**Problem details**
Your task is to copy the material exactly.

────────────────

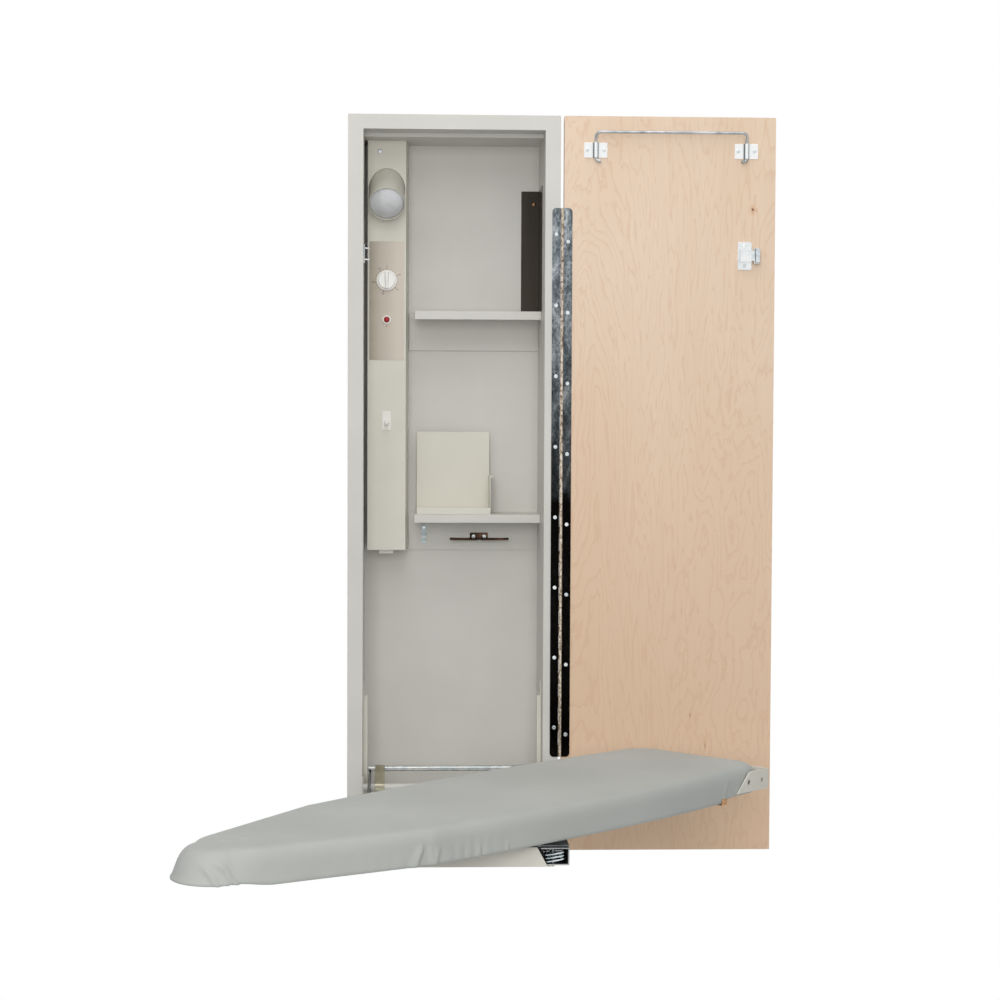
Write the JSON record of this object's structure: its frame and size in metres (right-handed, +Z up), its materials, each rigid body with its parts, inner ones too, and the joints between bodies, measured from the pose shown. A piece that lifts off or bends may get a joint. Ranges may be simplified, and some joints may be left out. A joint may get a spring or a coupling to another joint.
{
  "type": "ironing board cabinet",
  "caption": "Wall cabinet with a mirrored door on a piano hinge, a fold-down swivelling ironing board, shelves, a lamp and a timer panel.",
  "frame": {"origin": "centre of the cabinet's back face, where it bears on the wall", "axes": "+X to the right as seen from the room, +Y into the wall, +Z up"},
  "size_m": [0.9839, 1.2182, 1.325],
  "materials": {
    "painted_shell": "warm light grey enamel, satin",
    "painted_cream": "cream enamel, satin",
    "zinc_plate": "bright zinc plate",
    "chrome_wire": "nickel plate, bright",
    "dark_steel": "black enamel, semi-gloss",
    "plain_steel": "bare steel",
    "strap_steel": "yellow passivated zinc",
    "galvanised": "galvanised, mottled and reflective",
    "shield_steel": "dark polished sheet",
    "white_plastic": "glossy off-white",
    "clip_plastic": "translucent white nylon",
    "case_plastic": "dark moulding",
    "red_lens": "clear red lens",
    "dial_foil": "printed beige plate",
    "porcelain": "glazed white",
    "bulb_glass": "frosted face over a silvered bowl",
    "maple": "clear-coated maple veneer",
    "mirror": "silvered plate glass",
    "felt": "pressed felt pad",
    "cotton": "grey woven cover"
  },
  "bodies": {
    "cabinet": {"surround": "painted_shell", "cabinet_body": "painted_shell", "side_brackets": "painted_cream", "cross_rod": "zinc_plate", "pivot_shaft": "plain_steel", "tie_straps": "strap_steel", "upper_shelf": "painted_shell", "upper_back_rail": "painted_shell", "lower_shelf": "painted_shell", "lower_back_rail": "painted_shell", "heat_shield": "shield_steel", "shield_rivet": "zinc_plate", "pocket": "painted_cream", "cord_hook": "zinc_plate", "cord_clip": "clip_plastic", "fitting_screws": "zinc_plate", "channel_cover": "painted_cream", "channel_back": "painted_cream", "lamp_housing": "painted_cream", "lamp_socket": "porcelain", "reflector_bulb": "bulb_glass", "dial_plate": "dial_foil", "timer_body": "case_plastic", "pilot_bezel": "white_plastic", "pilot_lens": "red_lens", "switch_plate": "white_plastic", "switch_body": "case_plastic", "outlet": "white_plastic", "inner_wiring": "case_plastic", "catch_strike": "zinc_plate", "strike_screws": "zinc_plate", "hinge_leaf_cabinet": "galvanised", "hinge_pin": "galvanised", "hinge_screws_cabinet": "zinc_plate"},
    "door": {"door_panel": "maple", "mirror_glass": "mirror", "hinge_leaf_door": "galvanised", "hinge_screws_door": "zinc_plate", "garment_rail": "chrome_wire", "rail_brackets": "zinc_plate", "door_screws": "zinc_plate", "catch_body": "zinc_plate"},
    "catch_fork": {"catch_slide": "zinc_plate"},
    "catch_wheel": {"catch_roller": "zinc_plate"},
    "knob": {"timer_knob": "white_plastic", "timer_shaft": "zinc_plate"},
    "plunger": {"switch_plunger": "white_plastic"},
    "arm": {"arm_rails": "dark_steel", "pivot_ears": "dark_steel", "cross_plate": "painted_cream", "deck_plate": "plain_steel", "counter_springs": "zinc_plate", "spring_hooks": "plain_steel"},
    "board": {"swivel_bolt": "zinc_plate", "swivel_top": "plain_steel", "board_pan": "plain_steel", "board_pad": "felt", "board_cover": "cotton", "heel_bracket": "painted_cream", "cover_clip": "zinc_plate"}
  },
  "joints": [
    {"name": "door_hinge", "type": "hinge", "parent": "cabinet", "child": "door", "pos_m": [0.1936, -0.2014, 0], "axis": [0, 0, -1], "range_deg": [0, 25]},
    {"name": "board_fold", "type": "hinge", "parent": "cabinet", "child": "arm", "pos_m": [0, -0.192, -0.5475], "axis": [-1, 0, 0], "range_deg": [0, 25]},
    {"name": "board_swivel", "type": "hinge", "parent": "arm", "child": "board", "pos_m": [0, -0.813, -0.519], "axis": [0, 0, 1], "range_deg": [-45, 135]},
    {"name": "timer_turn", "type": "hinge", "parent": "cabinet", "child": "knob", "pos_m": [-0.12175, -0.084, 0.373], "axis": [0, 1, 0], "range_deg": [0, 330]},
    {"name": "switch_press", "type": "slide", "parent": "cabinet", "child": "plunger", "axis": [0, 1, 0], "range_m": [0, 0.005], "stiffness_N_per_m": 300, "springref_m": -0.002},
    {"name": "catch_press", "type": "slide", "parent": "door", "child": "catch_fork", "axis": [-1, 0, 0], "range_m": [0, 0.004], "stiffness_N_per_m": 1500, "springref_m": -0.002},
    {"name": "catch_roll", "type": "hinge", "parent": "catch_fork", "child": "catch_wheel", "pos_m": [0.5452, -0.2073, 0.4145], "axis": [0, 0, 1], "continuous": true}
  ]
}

────────────────

**Answer**
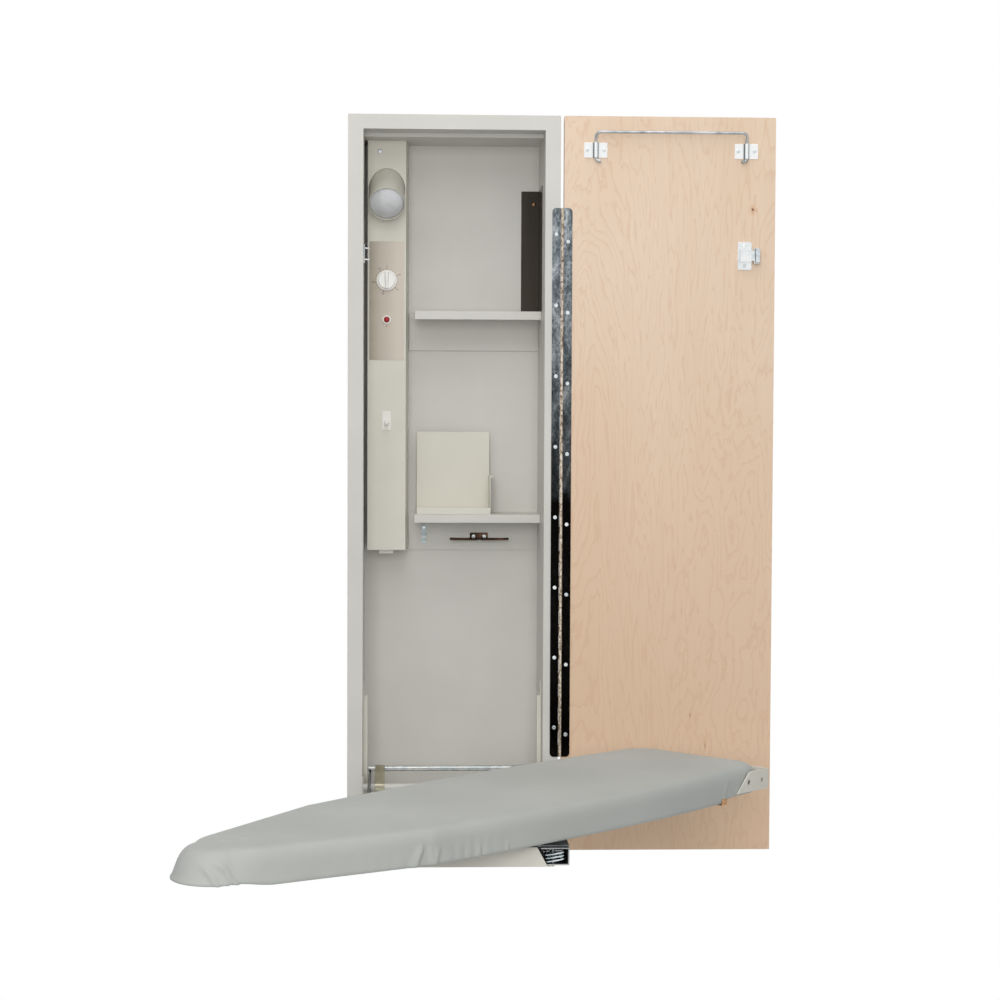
Write the JSON record of this object's structure: its frame and size in metres (right-handed, +Z up), its materials, each rigid body with its parts, inner ones too, and the joints between bodies, measured from the pose shown. A piece that lifts off or bends may get a joint. Ranges may be simplified, and some joints may be left out. A joint may get a spring or a coupling to another joint.
{
  "type": "ironing board cabinet",
  "caption": "Wall cabinet with a mirrored door on a piano hinge, a fold-down swivelling ironing board, shelves, a lamp and a timer panel.",
  "frame": {"origin": "centre of the cabinet's back face, where it bears on the wall", "axes": "+X to the right as seen from the room, +Y into the wall, +Z up"},
  "size_m": [0.9839, 1.2182, 1.325],
  "materials": {
    "painted_shell": "warm light grey enamel, satin",
    "painted_cream": "cream enamel, satin",
    "zinc_plate": "bright zinc plate",
    "chrome_wire": "nickel plate, bright",
    "dark_steel": "black enamel, semi-gloss",
    "plain_steel": "bare steel",
    "strap_steel": "yellow passivated zinc",
    "galvanised": "galvanised, mottled and reflective",
    "shield_steel": "dark polished sheet",
    "white_plastic": "glossy off-white",
    "clip_plastic": "translucent white nylon",
    "case_plastic": "dark moulding",
    "red_lens": "clear red lens",
    "dial_foil": "printed beige plate",
    "porcelain": "glazed white",
    "bulb_glass": "frosted face over a silvered bowl",
    "maple": "clear-coated maple veneer",
    "mirror": "silvered plate glass",
    "felt": "pressed felt pad",
    "cotton": "grey woven cover"
  },
  "bodies": {
    "cabinet": {"surround": "painted_shell", "cabinet_body": "painted_shell", "side_brackets": "painted_cream", "cross_rod": "zinc_plate", "pivot_shaft": "plain_steel", "tie_straps": "strap_steel", "upper_shelf": "painted_shell", "upper_back_rail": "painted_shell", "lower_shelf": "painted_shell", "lower_back_rail": "painted_shell", "heat_shield": "shield_steel", "shield_rivet": "zinc_plate", "pocket": "painted_cream", "cord_hook": "zinc_plate", "cord_clip": "clip_plastic", "fitting_screws": "zinc_plate", "channel_cover": "painted_cream", "channel_back": "painted_cream", "lamp_housing": "painted_cream", "lamp_socket": "porcelain", "reflector_bulb": "bulb_glass", "dial_plate": "dial_foil", "timer_body": "case_plastic", "pilot_bezel": "white_plastic", "pilot_lens": "red_lens", "switch_plate": "white_plastic", "switch_body": "case_plastic", "outlet": "white_plastic", "inner_wiring": "case_plastic", "catch_strike": "zinc_plate", "strike_screws": "zinc_plate", "hinge_leaf_cabinet": "galvanised", "hinge_pin": "galvanised", "hinge_screws_cabinet": "zinc_plate"},
    "door": {"door_panel": "maple", "mirror_glass": "mirror", "hinge_leaf_door": "galvanised", "hinge_screws_door": "zinc_plate", "garment_rail": "chrome_wire", "rail_brackets": "zinc_plate", "door_screws": "zinc_plate", "catch_body": "zinc_plate"},
    "catch_fork": {"catch_slide": "zinc_plate"},
    "catch_wheel": {"catch_roller": "zinc_plate"},
    "knob": {"timer_knob": "white_plastic", "timer_shaft": "zinc_plate"},
    "plunger": {"switch_plunger": "white_plastic"},
    "arm": {"arm_rails": "dark_steel", "pivot_ears": "dark_steel", "cross_plate": "painted_cream", "deck_plate": "plain_steel", "counter_springs": "zinc_plate", "spring_hooks": "plain_steel"},
    "board": {"swivel_bolt": "zinc_plate", "swivel_top": "plain_steel", "board_pan": "plain_steel", "board_pad": "felt", "board_cover": "cotton", "heel_bracket": "painted_cream", "cover_clip": "zinc_plate"}
  },
  "joints": [
    {"name": "door_hinge", "type": "hinge", "parent": "cabinet", "child": "door", "pos_m": [0.1936, -0.2014, 0], "axis": [0, 0, -1], "range_deg": [0, 25]},
    {"name": "board_fold", "type": "hinge", "parent": "cabinet", "child": "arm", "pos_m": [0, -0.192, -0.5475], "axis": [-1, 0, 0], "range_deg": [0, 25]},
    {"name": "board_swivel", "type": "hinge", "parent": "arm", "child": "board", "pos_m": [0, -0.813, -0.519], "axis": [0, 0, 1], "range_deg": [-45, 135]},
    {"name": "timer_turn", "type": "hinge", "parent": "cabinet", "child": "knob", "pos_m": [-0.12175, -0.084, 0.373], "axis": [0, 1, 0], "range_deg": [0, 330]},
    {"name": "switch_press", "type": "slide", "parent": "cabinet", "child": "plunger", "axis": [0, 1, 0], "range_m": [0, 0.005], "stiffness_N_per_m": 300, "springref_m": -0.002},
    {"name": "catch_press", "type": "slide", "parent": "door", "child": "catch_fork", "axis": [-1, 0, 0], "range_m": [0, 0.004], "stiffness_N_per_m": 1500, "springref_m": -0.002},
    {"name": "catch_roll", "type": "hinge", "parent": "catch_fork", "child": "catch_wheel", "pos_m": [0.5452, -0.2073, 0.4145], "axis": [0, 0, 1], "continuous": true}
  ]
}